Vaughn Walker, another pilot, explained it’s like swimming in a rip tide. The PPC is going forward, but a headwind can actually push the craft backward, relative to the land. A tailwind pushes the craft along faster. In a strong headwind, motion can be so slow that “I’ve had cows pass me,” Hawk said.
“I know someone who’s had butterflies pass them,” Smail grinned, referring to Walker.
It seems another factor in flight speed is total overall craft weight. Walker’s craft is an ultralight.
“The higher the weight, the faster you go,” explained Hawk. Relatively speaking, of course.
“On one of these, if someone’s going smoking hot, they’re going two miles per hour faster than you,” Hawk said.
In the air, neither height nor speed seem outlandish. At 40 feet above farm fields or 80 feet up skimming tree tops, flight stability is the same. At 140 feet, wildflowers are still clear enough to be identifiable. At 470 feet, plants become textures more than distinct forms, but still there is no whipping wind, no howling air one would imagine being at hawk height.
It is as peaceful as a cloud.
And that’s intentional.
Powered parachutes take off only in the morning, near dawn, and in the evening, about two hours before twilight, when winds are still. They can’t go up if wind speeds are more than 5 to 10 mph.
Still, Smail said, “We’ve all been there,” of getting caught in a freak storm or sudden wind burst.
Even with the engine cut off the craft does not plummet, but floats descending.
The combination of freedom and relaxation is appealing to a growing number of enthusiasts, but power parachuting is still a small sport, Smail said.
In part, that’s due to the costs.
“First you need the plane, then you need a trailer, then you need an RV,” said Ron Boren, another pilot. The planes themselves run about $20,000 new, Smail said. The RV is so you can travel to other airports when you get tired of your own scenery, Boren added.
Boren got hooked on flying after visiting a fly-in — a gathering of regional pilots — about five years ago, where he received his first flight aloft.
“I told my son we have to get one of these.”
And they did.
Boren and his son Cory began flying regularly, and within a month, he realized he wanted his own craft.
“I thought, I have 40 acres, I’ll fly on my own place,” Boren said. But half the fun of the sport is the camaraderie of the rest of the flock, the men said. “Usually, we’re talking to one another on radios,” while in flight, said Hawk. So Boren joined the gypsy ways of the pilots.
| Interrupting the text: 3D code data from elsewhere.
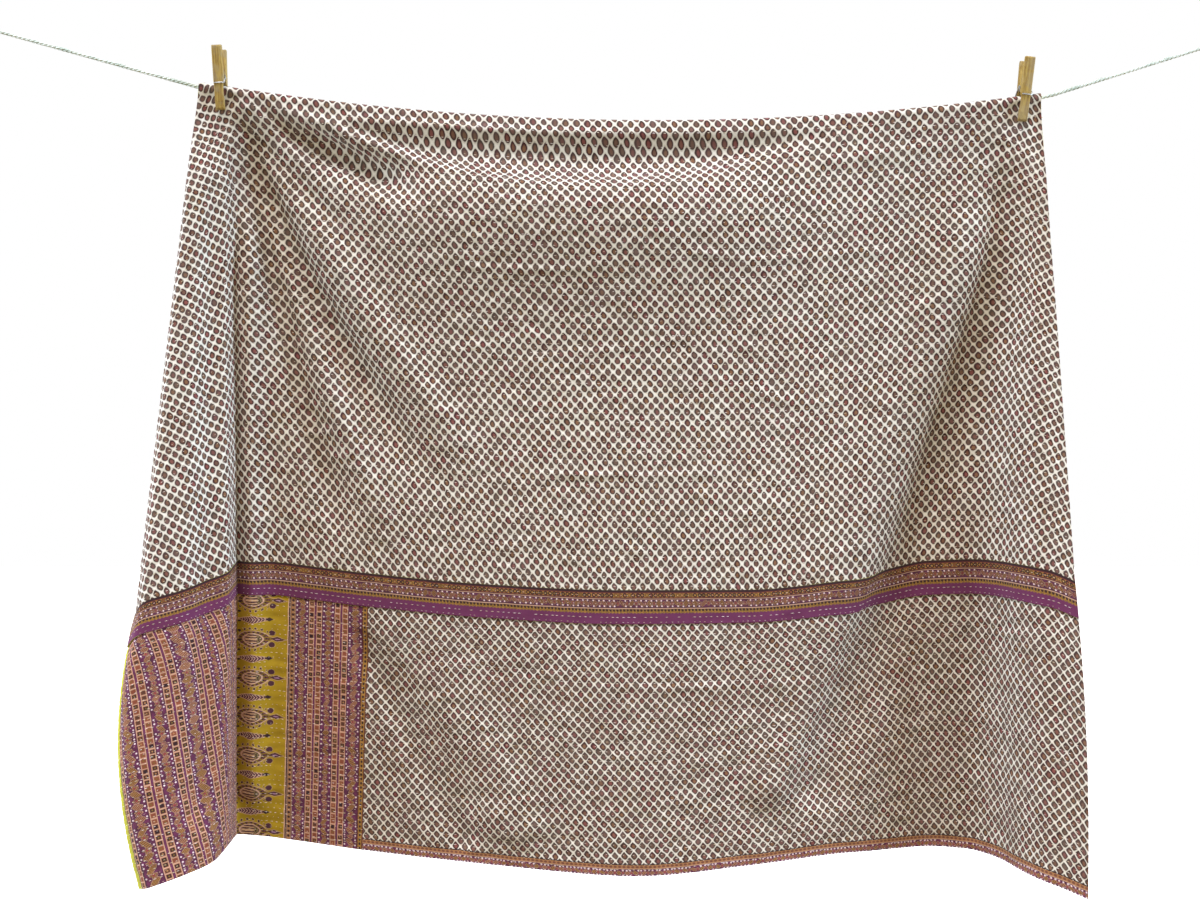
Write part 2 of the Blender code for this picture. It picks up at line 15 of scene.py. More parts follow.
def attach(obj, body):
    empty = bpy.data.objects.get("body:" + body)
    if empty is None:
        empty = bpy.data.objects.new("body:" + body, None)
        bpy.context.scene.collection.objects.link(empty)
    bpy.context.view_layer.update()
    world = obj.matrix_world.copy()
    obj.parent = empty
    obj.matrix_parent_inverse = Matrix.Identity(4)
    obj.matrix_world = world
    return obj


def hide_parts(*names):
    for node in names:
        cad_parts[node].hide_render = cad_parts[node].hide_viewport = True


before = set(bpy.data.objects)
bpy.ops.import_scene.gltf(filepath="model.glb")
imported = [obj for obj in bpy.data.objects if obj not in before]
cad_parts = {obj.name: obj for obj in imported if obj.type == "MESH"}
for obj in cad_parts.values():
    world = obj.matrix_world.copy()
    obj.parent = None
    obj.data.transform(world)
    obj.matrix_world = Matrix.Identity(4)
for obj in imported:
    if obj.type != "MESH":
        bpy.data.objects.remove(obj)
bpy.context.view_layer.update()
MM = 0.001
print("nodes:", ", ".join(sorted(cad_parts)))

# %% [markdown]
# ## Small helpers
# The sky, the materials and the Geometry Nodes trees are all made of nodes, so one function adds a node
# and links or sets its inputs. Another puts an object in its place, and a third says where a piece belongs.

# %% Helpers
def link(thing, spot=(0, 0, 0), look_at=None):
    """Links an object to the scene at a spot, turned to look at a point."""
    bpy.context.collection.objects.link(thing)
    thing.location = spot
    if look_at is not None:
        thing.rotation_euler = (Vector(look_at) - Vector(spot)).to_track_quat("-Z", "Y").to_euler()
    return thing


def plug(tree, node, inputs):
    """Links or sets some of a node's inputs."""
    for name, value in dict(inputs).items():
        value = getattr(value, "socket", value)
        if isinstance(value, bpy.types.NodeSocket):
            tree.links.new(value, node.inputs[name])
        else:
            node.inputs[name].default_value = value


def add_node(tree, kind, settings=(), inputs=()):
    """A new node of any kind: its settings first, then its inputs."""
    node = tree.nodes.new(kind)
    for name, value in dict(settings).items():
        setattr(node, name, value)
    plug(tree, node, inputs)
    return node


def belong(piece, node, slot_name):
    """Puts a piece under the root body and hides the node of the solid model whose place it takes."""
    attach(piece, "root")
    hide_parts(node)


def paint(red, green, blue):
    """A colour from its 0 to 255 values on a screen."""
    screen = [c / 255 for c in (red, green, blue)]
    return (*(((c + 0.055) / 1.055) ** 2.4 if c > 0.04045 else c / 12.92 for c in screen), 1.0)


print("helpers ready")

# %% [markdown]
# ## Camera, light and floor
# The camera stands level, a little over two metres in front of the quilt. A wide, soft sun from high up
# and two large, cool lamps show the folds without hard shadows, as on a bright, hazy day.

# %% Camera
VIEW_CENTRE_X, VIEW_CENTRE_Z, VIEW_DISTANCE = 0.92857, -0.61357, 2.1
SENSOR_WIDTH, LENS = 36.0, 44.1

middle_of_view = (VIEW_CENTRE_X, 0, VIEW_CENTRE_Z)
camera_data = bpy.data.cameras.new("camera")
camera_data.lens, camera_data.sensor_width = LENS, SENSOR_WIDTH
camera = link(bpy.data.objects.new("camera", camera_data),
              (VIEW_CENTRE_X, -VIEW_DISTANCE, VIEW_CENTRE_Z), middle_of_view)
bpy.context.scene.camera = camera
bpy.context.scene.view_settings.view_transform = "Standard"
print("camera at", [round(c, 3) for c in camera.location])

# %% Lights
LAMP_SIZE = 1.6
LAMPS = (
    # name      spot                watts  colour
    ("left",   (-2.6, -0.6, 0.3),   130,  (0.62, 0.78, 1.0)),
    ("right",  (4.4, -0.6, 0.3),    245,  (0.62, 0.78, 1.0)),
    ("behind", (0.9, 2.4, 1.4),      14,  (1.0, 1.0, 1.0)),
)
SUN_FROM, SUN_STRENGTH, SUN_SPREAD, SUN_COLOUR = (-0.5, -1.0, 2.6), 3.45, radians(24), (0.95, 0.93, 1.0)

for name, spot, watts, colour in LAMPS:
    lamp = bpy.data.lights.new(name, "AREA")
    lamp.size, lamp.energy, lamp.color = LAMP_SIZE, watts, colour
    link(bpy.data.objects.new(name, lamp), spot, middle_of_view)
sun = bpy.data.lights.new("sun", "SUN")
sun.energy, sun.angle, sun.color = SUN_STRENGTH, SUN_SPREAD, SUN_COLOUR
link(bpy.data.objects.new("sun", sun), SUN_FROM, (0, 0, 0))
print(len(LAMPS), "lamps and a sun")

# %% Sky
GROUND_LIGHT, SKY_LIGHT, WHITE = (0.40, 0.33, 0.18, 1), (0.90, 0.90, 0.88, 1), (1, 1, 1, 1)

world = bpy.data.worlds.new("sky")
bpy.context.scene.world = world
world.use_nodes = True
sky = world.node_tree
way = add_node(sky, "ShaderNodeTexCoord").outputs["Generated"]
height = add_node(sky, "ShaderNodeSeparateXYZ", (), {0: way}).outputs["Z"]
high = add_node(sky, "ShaderNodeMapRange", (),
                {"Value": height, "From Min": -0.1, "From Max": 0.9}).outputs[0]
light = add_node(sky, "ShaderNodeMixRGB", (), {0: high, 1: GROUND_LIGHT, 2: SKY_LIGHT}).outputs[0]
seen = add_node(sky, "ShaderNodeLightPath").outputs["Is Camera Ray"]
shown = add_node(sky, "ShaderNodeMixRGB", (), {0: seen, 1: light, 2: WHITE}).outputs[0]
plug(sky, sky.nodes["Background"], {"Color": shown})
print("sky has", len(sky.nodes), "nodes")

# %% Floor
FLOOR_Z, FLOOR_HALF, FLOOR_GLOW = -1.9, 14.0, 0.3

floor_mesh = bpy.data.meshes.new("floor")
floor_corners = [(x * FLOOR_HALF, y * FLOOR_HALF, FLOOR_Z) for x, y in ((-1, -1), (1, -1), (1, 1), (-1, 1))]
floor_mesh.from_pydata(floor_corners, [], [(0, 1, 2, 3)])
floor = link(bpy.data.objects.new("floor", floor_mesh))
floor.visible_diffuse = False          # so that it does not throw light up into the folds
print("floor at", FLOOR_Z)

# %% [markdown]
# ## Writing maths as algebra
# A printed pattern is a lot of arithmetic on the place of a point in the cloth. `Value` wraps one socket
# of a node tree and gives it the usual operators, so a pattern can be written as a formula. `Finish` is one
# material with its Principled shader.

# %% A small algebra for nodes
class Value:
    """One output of a node, with the usual operators."""

    def __init__(self, nodes, socket):
        self.nodes, self.socket = nodes, socket

    def __radd__(self, other): return self.nodes.maths("ADD", other, self)
    def __rsub__(self, other): return self.nodes.maths("SUBTRACT", other, self)
    def __rmul__(self, other): return self.nodes.maths("MULTIPLY", other, self)
    def __rtruediv__(self, other): return self.nodes.maths("DIVIDE", other, self)

    def rise(self, low, high):
        """0 below low, 1 above high, and a soft step between."""
        return self.nodes.out("ShaderNodeMapRange", {"interpolation_type": "SMOOTHSTEP"},
                              {"Value": self, "From Min": low, "From Max": high})

    def past(self, line, soft):
        """0 below a line and 1 above it, with a soft edge."""
        return self.rise(line - soft, line + soft)

    def inside(self, low, high, soft):
        """1 between low and high, 0 outside, with soft edges."""
        return self.past(low, soft) * (1 - self.past(high, soft))


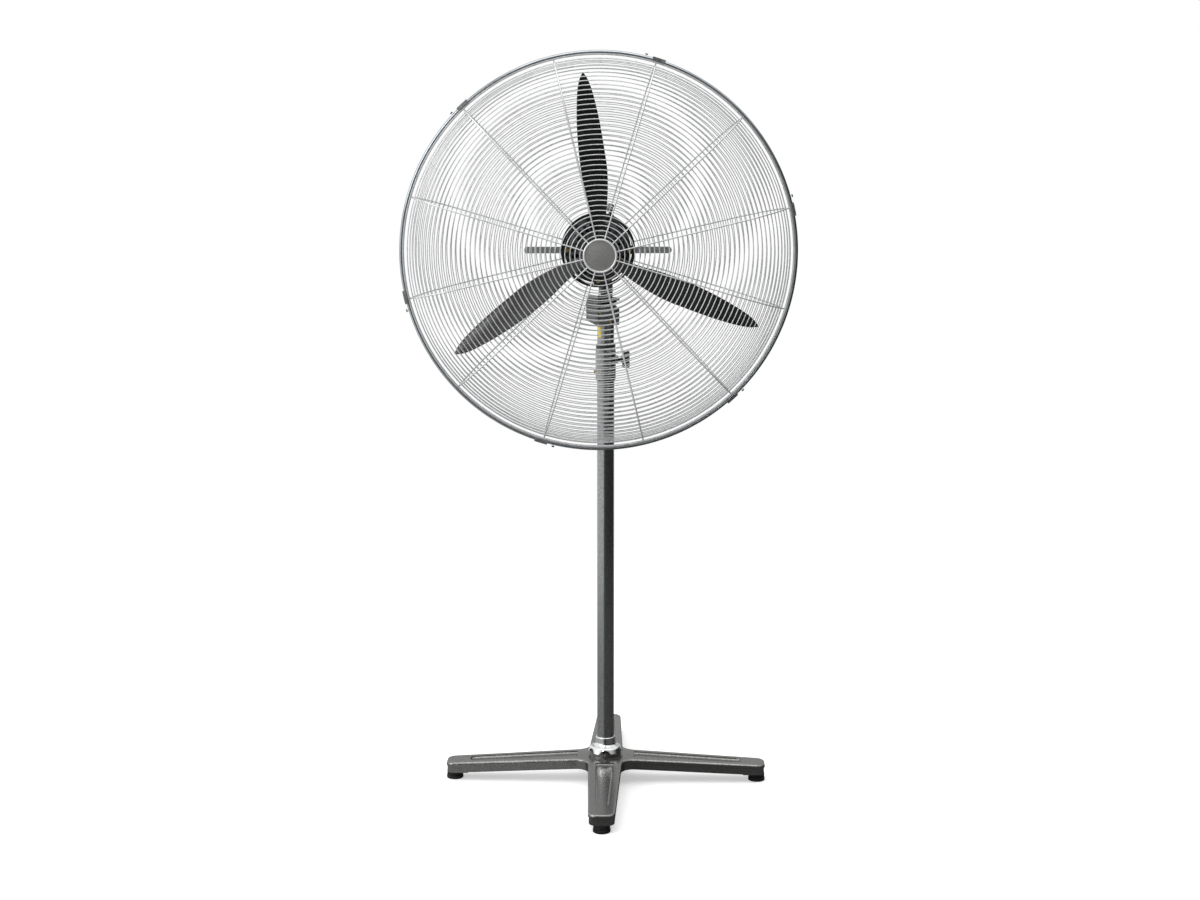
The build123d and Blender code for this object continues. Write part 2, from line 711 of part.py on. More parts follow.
def guard_rings(path, inward, first, last):
    """Wire rings on the inside of the spokes, evenly spaced along the section from first to last length."""
    offset = SPOKE_RADIUS + WIRE_RADIUS + WELD_GAP
    rings = []
    steps = int((last - first) / RING_PITCH + 0.5)
    for i in range(steps + 1):
        at = (first + (last - first) * i / steps) / path.length
        point, along = path @ at, path % at
        normal = Vector(-along.Y, along.X) * inward
        centre = point + normal * offset
        rings.append(wire_ring(centre.X, centre.Y, WIRE_RADIUS))
    return rings


def rim_wire(y):
    """Thicker end hoop of a guard, just inside the rim band."""
    return wire_ring(RIM_RADIUS - RIM_THICKNESS - RIM_WIRE_RADIUS - 0.05, y, RIM_WIRE_RADIUS)


def face_length(path):
    """Length of the section up to where the guard starts to turn back to the rim."""
    return 0.72 * path.length


def front_face_rings():
    path = front_path()
    return guard_rings(path, 1, 11.0, face_length(path))


def front_side_rings():
    path = front_path()
    last = path.length - 7.0
    return guard_rings(path, 1, face_length(path) + RING_PITCH, last) + [rim_wire(RIM_Y - 4.5)]


def rear_face_rings():
    path = rear_path()
    return guard_rings(path, -1, 12.0, face_length(path))


def rear_side_rings():
    path = rear_path()
    last = path.length - 7.0
    return guard_rings(path, -1, face_length(path) + RING_PITCH, last) + [rim_wire(RIM_Y + 4.5)]


def rim_band():
    """Painted hoop that the two guards meet in."""
    half = RIM_DEPTH / 2
    inner = RIM_RADIUS - RIM_THICKNESS
    face = Pos((inner + RIM_RADIUS) / 2, RIM_Y) * Rectangle(RIM_THICKNESS, 2 * half)
    face = fillet(face.vertices(), 2.5)
    return revolve(face, Axis.Y)


def clip_profile():
    half = RIM_DEPTH / 2 + 0.1
    inner, outer = RIM_RADIUS - 5.0, RIM_RADIUS + 0.1
    metal = 1.6
    return make_face(
        Polyline(
            (inner, RIM_Y - half - metal),
            (outer + metal, RIM_Y - half - metal),
            (outer + metal, RIM_Y + half + metal),
            (inner, RIM_Y + half + metal),
            (inner, RIM_Y + half),
            (outer, RIM_Y + half),
            (outer, RIM_Y - half),
            (inner, RIM_Y - half),
            close=True,
        )
    )


def rim_clips():
    """Sprung clips that hook over the hoop and both guards."""
    spread = 3.8
    clip = Rot(0, spread / 2, 0) * revolve(clip_profile(), Axis.Y, revolution_arc=spread)
    return around_fan(clip, CLIP_COUNT, CLIP_PHASE)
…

It becomes a lifestyle, with the group going to out-of-state fly-ins or nearby towns for breakfast.
And like the old hunting and fishing adage, Walker said, “If we’re not flying, we’re telling lies about flying.”

ALLEN COUNTY will host a fly-in Friday and Saturday at the Allen County Airport. About 35 pilots from neighboring states are expected. The public is welcome to come out on Saturday to better examine the craft and visit with pilots, Smail said.